■ **Stated task**:
Every line from the one with "record = json.load(file)" to the end of the data needs to be copied exactly, and no line before it.
— BEGIN Data section —
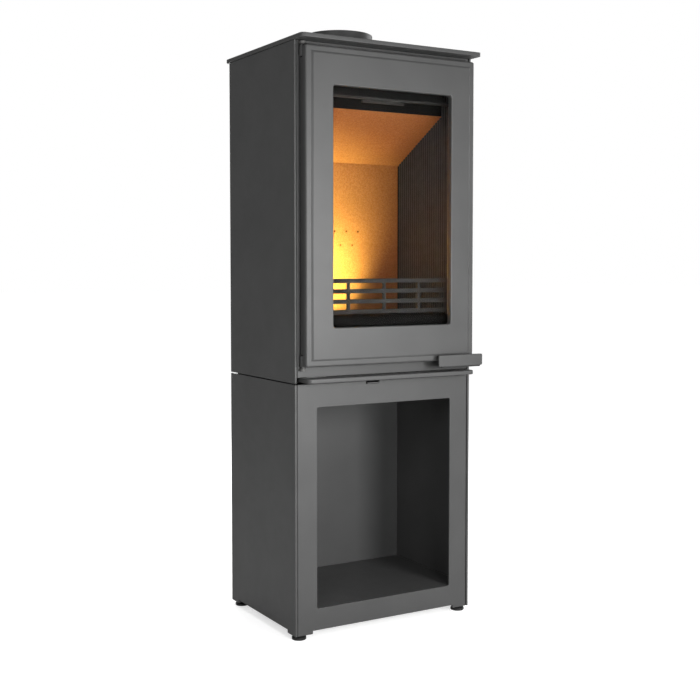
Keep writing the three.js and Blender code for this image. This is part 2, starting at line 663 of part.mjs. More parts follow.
// Hinge brackets on the body front, each with the pin that the door turns on.
const BRACKET_THICK = 5;
function hingeBracket(z) {
  const lug = rodZ(HINGE_X, HINGE_Y, 6, z, z + BRACKET_THICK, 20);
  const foot = block(HINGE_X - 6, HINGE_X + 6, HINGE_Y, 0.3, z, z + BRACKET_THICK);
  return join(lug, foot);
}
const UPPER_BRACKET = DOOR_TOP + 3.2;
const LOWER_BRACKET = DOOR_BOTTOM - 3.2 - BRACKET_THICK;
const PIN_REACH = KNUCKLE - 3;
part(
  'hinge_bracket_upper',
  join(hingeBracket(UPPER_BRACKET), rodZ(HINGE_X, HINGE_Y, 3.5, DOOR_TOP - PIN_REACH, UPPER_BRACKET + 1)),
  STEEL,
);
part(
  'hinge_bracket_lower',
  join(
    hingeBracket(LOWER_BRACKET),
    rodZ(HINGE_X, HINGE_Y, 3.5, LOWER_BRACKET + 1, DOOR_BOTTOM + PIN_REACH),
  ),
  STEEL,
);

// ---- handle and latch ---------------------------------------------------------------------------------

const HANDLE_LEFT = 104.6;
const HANDLE_RIGHT = 217.8;
const PLATE_BACK = -40;
const CORE_BACK = -34.5;
part(
  'handle_plate',
  alongY(roundRect(HANDLE_LEFT, HANDLE_RIGHT, 550, 574, 3), -HANDLE_REACH, PLATE_BACK),
  PAINT,
);
part(
  'handle_core',
  alongY(roundRect(HANDLE_LEFT + 5, HANDLE_RIGHT - 1.5, 546.5, 573.7, 4), PLATE_BACK + GAP, CORE_BACK),
  BLACK,
);
const LATCH_FRONT = -10.5;
const LATCH_BACK = -6.5;
part('handle_spindle', rodY(SPINDLE_X, SPINDLE_Z, 4, CORE_BACK + GAP, LATCH_BACK + 3, 20), STEEL);
const tongue = cut(
  join(
    rodY(SPINDLE_X, SPINDLE_Z, 7, LATCH_FRONT, LATCH_BACK, 20),
    block(SPINDLE_X - 26, SPINDLE_X, LATCH_FRONT, LATCH_BACK, SPINDLE_Z - 3.5, SPINDLE_Z + 3.5),
  ),
  rodY(SPINDLE_X, SPINDLE_Z, 4.3, LATCH_FRONT - 2, LATCH_BACK + 2, 20),
);
part('latch_tongue', tongue, STEEL);

// Catch on the body: a foot plate, and the spring leaf that the end of the tongue drops behind.
const CATCH_X = SPINDLE_X - 50;
part('catch_foot', block(CATCH_X, CATCH_X + 14, -4, 0.3, SPINDLE_Z - 7, SPINDLE_Z + 7), STEEL);
const leaf = outline([
  [CATCH_X, -4.3],
  [CATCH_X, -5.5],
  [CATCH_X + 12, -5.5],
  [CATCH_X + 19, -12.3],
  [CATCH_X + 32, -12.3],
  [CATCH_X + 32, -11.1],
  [CATCH_X + 19.6, -11.1],
  [CATCH_X + 12.6, -4.3],
]);
part('catch_spring', alongZ(leaf, SPINDLE_Z - 4.5, SPINDLE_Z + 4.5), STEEL);

export default stove;
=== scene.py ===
import json
import math

import bpy
from mathutils import Matrix, Vector


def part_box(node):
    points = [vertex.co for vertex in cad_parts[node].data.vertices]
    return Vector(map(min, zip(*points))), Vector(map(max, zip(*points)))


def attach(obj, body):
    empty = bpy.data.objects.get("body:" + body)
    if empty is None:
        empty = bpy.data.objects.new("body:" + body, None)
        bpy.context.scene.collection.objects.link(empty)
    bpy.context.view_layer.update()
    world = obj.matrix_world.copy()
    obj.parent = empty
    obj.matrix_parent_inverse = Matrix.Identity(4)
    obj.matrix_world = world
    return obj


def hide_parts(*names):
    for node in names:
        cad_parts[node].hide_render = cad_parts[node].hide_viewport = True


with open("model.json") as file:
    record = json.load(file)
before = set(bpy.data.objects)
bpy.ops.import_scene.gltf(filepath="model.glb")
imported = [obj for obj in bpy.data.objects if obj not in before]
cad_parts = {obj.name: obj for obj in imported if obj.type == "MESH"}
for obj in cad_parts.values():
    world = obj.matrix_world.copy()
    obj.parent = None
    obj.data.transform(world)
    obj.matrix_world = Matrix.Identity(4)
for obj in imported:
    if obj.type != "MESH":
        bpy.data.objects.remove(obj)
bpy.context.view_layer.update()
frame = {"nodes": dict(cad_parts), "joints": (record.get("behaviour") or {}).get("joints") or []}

nodes = frame["nodes"]


# ---- Side panels --------------------------------------------------------------------------------------
# Laser-cut steel, 4.5 mm thick, in fine-textured anthracite powder coat: one pair round the stove body and
# one pair round the log store, whose corners reach down as short legs. They screw on from inside.

def add_block(name, low, high):
    """A rectangular block between two corners, with its place in its mesh."""
    bpy.ops.object.select_all(action="DESELECT")
    bpy.ops.mesh.primitive_cube_add(size=1, location=(Vector(low) + Vector(high)) / 2)
    piece = bpy.context.object
    piece.name = name
    piece.scale = Vector(high) - Vector(low)
    bpy.ops.object.transform_apply(location=True, rotation=True, scale=True)
    return piece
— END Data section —
■ **Task response**:
    record = json.load(file)
before = set(bpy.data.objects)
bpy.ops.import_scene.gltf(filepath="model.glb")
imported = [obj for obj in bpy.data.objects if obj not in before]
cad_parts = {obj.name: obj for obj in imported if obj.type == "MESH"}
for obj in cad_parts.values():
    world = obj.matrix_world.copy()
    obj.parent = None
    obj.data.transform(world)
    obj.matrix_world = Matrix.Identity(4)
for obj in imported:
    if obj.type != "MESH":
        bpy.data.objects.remove(obj)
bpy.context.view_layer.update()
frame = {"nodes": dict(cad_parts), "joints": (record.get("behaviour") or {}).get("joints") or []}

nodes = frame["nodes"]


# ---- Side panels --------------------------------------------------------------------------------------
# Laser-cut steel, 4.5 mm thick, in fine-textured anthracite powder coat: one pair round the stove body and
# one pair round the log store, whose corners reach down as short legs. They screw on from inside.

def add_block(name, low, high):
    """A rectangular block between two corners, with its place in its mesh."""
    bpy.ops.object.select_all(action="DESELECT")
    bpy.ops.mesh.primitive_cube_add(size=1, location=(Vector(low) + Vector(high)) / 2)
    piece = bpy.context.object
    piece.name = name
    piece.scale = Vector(high) - Vector(low)
    bpy.ops.object.transform_apply(location=True, rotation=True, scale=True)
    return piece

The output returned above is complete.